I worked with an actuary who was known for asking a lot of questions. In fact, colleagues gave him a nickname, “Shut up, Sam.” (OK, his name wasn’t really Sam – I just wanted to preserve some anonymity.)
A number of years later, Sam was in a senior role, with many of those colleagues’ former bosses now reporting to him.
Asking questions is the best vehicle for taking your understanding of issues to the next level, and avoiding hidden obstacles that trip up others. It’s how you uncover the true motivators in a high value conversation, building critical rapport and establishing the most important issues to discuss. That said, there are ways to ask the questions that ensure you are also putting yourself in a positive light.

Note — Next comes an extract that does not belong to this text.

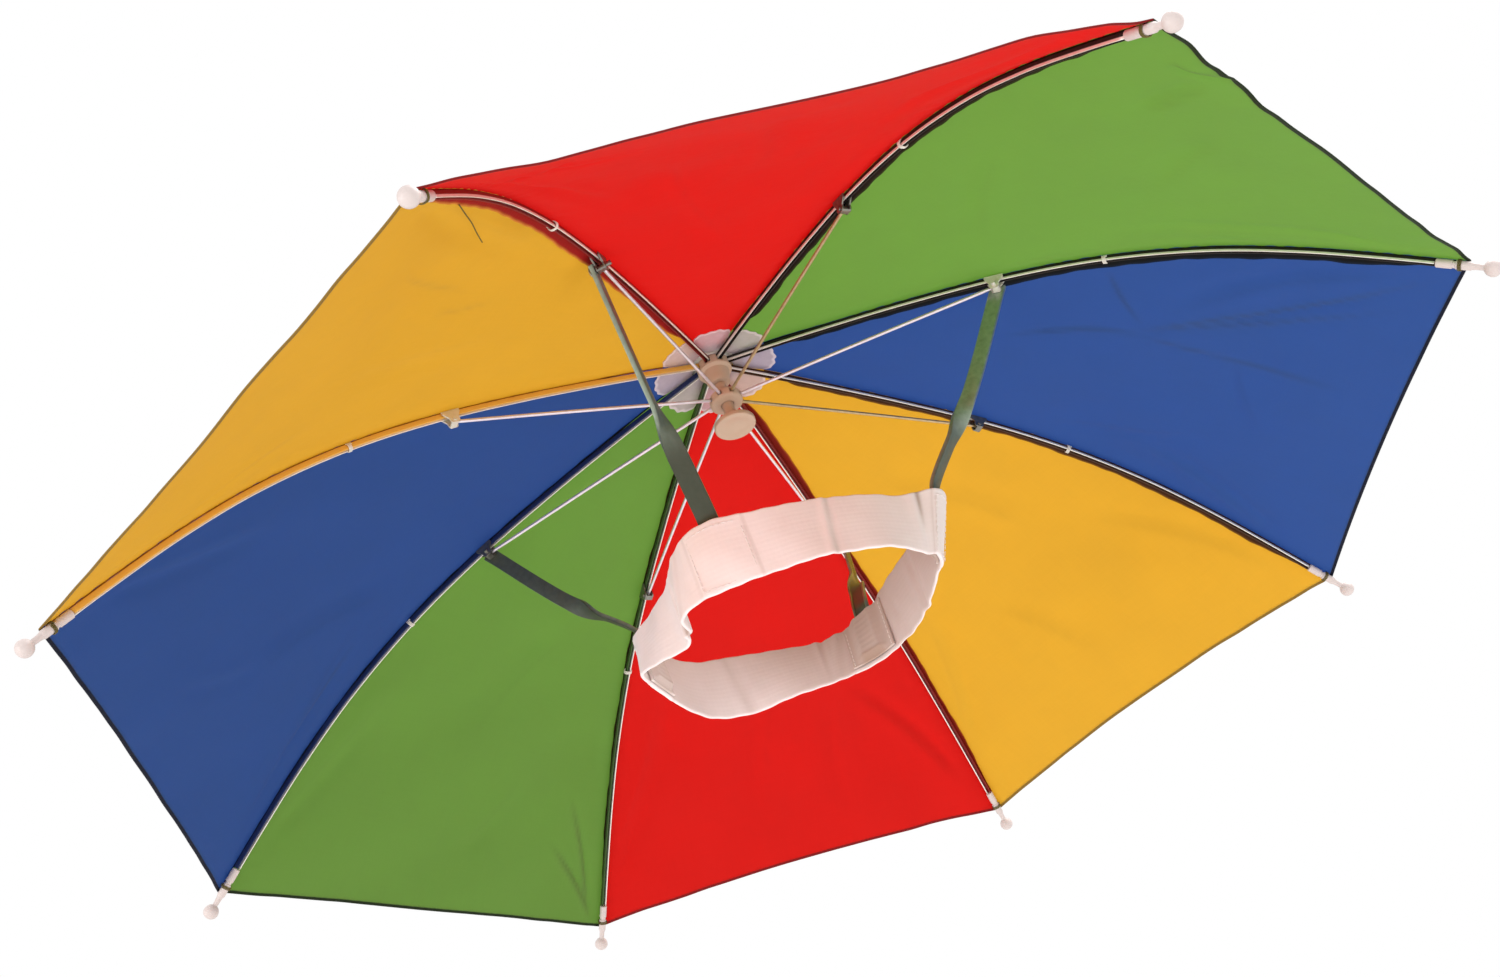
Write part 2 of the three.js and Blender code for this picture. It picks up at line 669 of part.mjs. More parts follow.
function runnerGeometry() {
  const bore = stemRadius + clearance;
  const [bottom, top] = [runnerMiddle - runnerHeight / 2, runnerMiddle + runnerHeight / 2];
  const body = toSolid(lathe([
    [bore, bottom],
    [runnerRadius - runnerChamfer, bottom],
    [runnerRadius, bottom + runnerChamfer],
    [runnerRadius, top - runnerChamfer],
    [bore + runnerLip, top],
    [bore, top],
    [bore, bottom],
  ], hubSides));
  const width = 2 * (stretcherRadius + clearance);
  const slots = slotSolids(width, runnerRadius - runnerSlotDepth, runnerRadius, width, runnerMiddle);
  return fromSolid(body.subtract(slots));
}

function endDiscGeometry() {
  const stemTop = notchBottom - neckHeight - clearance;
  return lathe([
    [0, discTop - endDiscHeight],
    [endDiscRadius - endDiscChamfer, discTop - endDiscHeight],
    [endDiscRadius, discTop - endDiscHeight + endDiscChamfer],
    [endDiscRadius, discTop - endDiscChamfer],
    [endDiscRadius - endDiscChamfer, discTop],
    [stemRadius, discTop],
    [stemRadius, stemTop],
    [0, stemTop],
  ], hubSides);
}

function capGeometry() {
  const rim = clothAt(shareAtReach(capRadius), 0, clothWall).z + clearance;
  const domeBase = canopyTop + clothLift;
  const dome = Array.from({ length: domeSteps }, (_, i) => {
    const turn = i / domeSteps * Math.PI / 2;
    return [capRadius * Math.cos(turn), domeBase + capHeight * Math.sin(turn)];
  });
  const plug = Math.min(notchRadius, canopyHoleRadius * Math.cos(ribTurn / 2) - 2 * clearance);
  return lathe([
    [0, notchTop + clearance],
    [plug, notchTop + clearance],
    [plug, canopyTop + clothLift + rosetteLift + clothWall],
    [capRadius, rim],
    ...dome,
    [0, domeBase + capHeight],
  ], hubSides);
}

// The assembly

const hat = new THREE.Group();
const panel = panelGeometry();
const rib = ribGeometry();
const tip = tipGeometry();
const stretcher = stretcherGeometry();

for (let i = 0; i < ribCount; i += 1) {
  const spoke = new THREE.Group();
  spoke.rotation.z = i * ribTurn;
  const carriesLeg = legs.some((leg) => leg.rib === i);
  const pinReach = carriesLeg ? 2 * (legSide + legDepth / 2) : clipOuterWidth + 2 * clipWall;
  spoke.add(
    mesh(`panel_${i + 1}`, panel, panelColours[i % panelColours.length]),
    mesh(`rib_${i + 1}`, rib, 'steel'),
    mesh(`tip_${i + 1}`, tip, 'whitePlastic'),
    mesh(`joint_clip_${i + 1}`, clipGeometry(pinReach), 'darkSteel'),
    mesh(`stretcher_${i + 1}`, stretcher, 'steel'),
  );
  hat.add(spoke);
}

legs.forEach((leg, i) => {
  const spoke = new THREE.Group();
  spoke.rotation.z = leg.rib * ribTurn;
  spoke.add(mesh(`leg_rivet_${i + 1}`, rivetGeometry(sideOfRib(leg)), 'steel'));
  hat.add(
    mesh(`leg_${i + 1}`, legGeometry(leg), 'darkSteel'),
    mesh(`pocket_${i + 1}`, pocketGeometry(leg), 'elastic'),
    spoke,
  );
});

hat.add(
  mesh('headband', bandGeometry(), 'elastic'),
  mesh('rosette', rosetteGeometry(), 'whiteCloth'),
  mesh('top_notch', notchGeometry(), 'tanPlastic'),
  mesh('runner', runnerGeometry(), 'tanPlastic'),
  mesh('end_disc', endDiscGeometry(), 'tanPlastic'),
  mesh('top_cap', capGeometry(), 'whitePlastic'),
);

export default hat;
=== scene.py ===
"""The finished look of an open umbrella hat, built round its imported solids.

Sizes are in millimetres, as in the part's source, and become metres where a mesh is made.
+Z runs up along the hat's axis, the origin is halfway up the headband, and rib 1 lies over +X.
"""

import math

import bpy
import numpy as np
from mathutils import Matrix, Vector


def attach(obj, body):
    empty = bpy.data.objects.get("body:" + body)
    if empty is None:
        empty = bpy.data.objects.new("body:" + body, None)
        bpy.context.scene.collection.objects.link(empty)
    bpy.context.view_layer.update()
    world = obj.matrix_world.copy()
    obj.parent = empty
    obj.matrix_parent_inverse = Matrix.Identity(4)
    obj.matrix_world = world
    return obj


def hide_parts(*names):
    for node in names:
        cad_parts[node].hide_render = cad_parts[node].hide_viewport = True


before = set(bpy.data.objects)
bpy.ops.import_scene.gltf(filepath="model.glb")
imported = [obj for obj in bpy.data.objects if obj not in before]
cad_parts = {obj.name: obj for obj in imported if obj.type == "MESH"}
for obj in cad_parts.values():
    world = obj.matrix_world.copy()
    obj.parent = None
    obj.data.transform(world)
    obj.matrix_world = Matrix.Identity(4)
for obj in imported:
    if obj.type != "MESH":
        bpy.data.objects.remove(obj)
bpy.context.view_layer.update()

MM = 0.001

# Sizes that repeat the part's own
CLEARANCE = 0.3
RIB_COUNT = 8
RIB_REACH = 285.0
CROWN_HEIGHT = 133.0
TIP_PLANE = -8.5
RIB_WIDTH = 2.1
RIB_DEPTH = 2.2
RIB_WALL = 0.5
CORNER_REACH = 279.0
HOLE_RADIUS = 9.5
CLOTH_SAG = 2.5
ROSETTE_REACH = 29.0
ROSETTE_NOTCH = 23.0
ROSETTE_WALL = 0.8
TIP_BALL = 3.2
TIP_NECK = 1.2
TIP_SLEEVE = 1.7
TIP_SLEEVE_START = 20.0
TIP_SLEEVE_END = 7.0
JOINT_REACH = 124.0
CLIP_WIDTH = 3.9
PIN_RADIUS = 0.9
WIRE_RADIUS = 0.7
LEG_WIDTH = 6.2
LEG_FOOT_WIDTH = 8.2
LEG_DEPTH = 1.8
LEG_WALL = 0.7
LEG_BOW = 3.0
LEG_HEAD = 2.6
LEG_FOOT_LIFT = 5.0
LEG_TWIST_START = 0.42
LEG_TWIST_END = 0.62
LEG_BOW_SHARE = 0.55
RIVET_RADIUS = 1.9
RIVET_HEIGHT = 0.9
BAND_HEIGHT = 29.0
BAND_REACH = 57.0
BAND_WALL = 1.6
POCKET_WALL = 1.0
POCKET_EASE = 0.3
NOTCH_RADIUS = 7.5
NOTCH_HEIGHT = 7.0
NOTCH_SLOT_DEPTH = 2.4
NOTCH_TAPER_SHARE = 0.35
STEM_RADIUS = 2.6
NECK_HEIGHT = 4.5
NECK_WALL = 1.0
RUNNER_RADIUS = 7.2
RUNNER_HEIGHT = 5.5
RUNNER_SLOT_DEPTH = 2.2
RUNNER_DROP = 21.0
DISC_RADIUS = 9.0
DISC_HEIGHT = 2.4
DISC_DROP = 36.0
CAP_RADIUS = 15.0
CAP_HEIGHT = 5.0

RIB_LINE = [
    (0.00, 1.000), (0.11, 0.950), (0.21, 0.900), (0.31, 0.845), (0.45, 0.755),
    (0.585, 0.640), (0.71, 0.495), (0.81, 0.345), (0.90, 0.187), (1.00, 0.000),
]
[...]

You are fairly new at Telatyne. In your first meeting with the Chief Operating Officer, Sue tells you that she uses bench marking extensively in her operations. You’re itching to know more, as it will be important to understanding those operations at a deeper level, but you’re afraid that you will look uninformed if you ask, “What do you mean by bench marking?”
What do you do?
Just do a little framing of the question. You might say:
“Sue, my experience is that every company and operation means something slightly different when they talk about bench marking. What’s Telatyne’s definition?”
Now you actually look like you are asking an intelligent question, and it’s implied that you have knowledge of these issues.
You can expand on this a bit to show more knowledge of the subject, like this:
“Sue, I’ve found that every company and operation I’ve worked with applies bench marking in a different way. For example (throw in one or two different ways). How does Telatyne go about its bench marking?”
The next time you are hesitant to ask a question for fear of looking uninformed, apply this framing technique to overcome your hesitancy. You will get the information you need, while also showing true leadership. Leave a comment and let me know how it works out.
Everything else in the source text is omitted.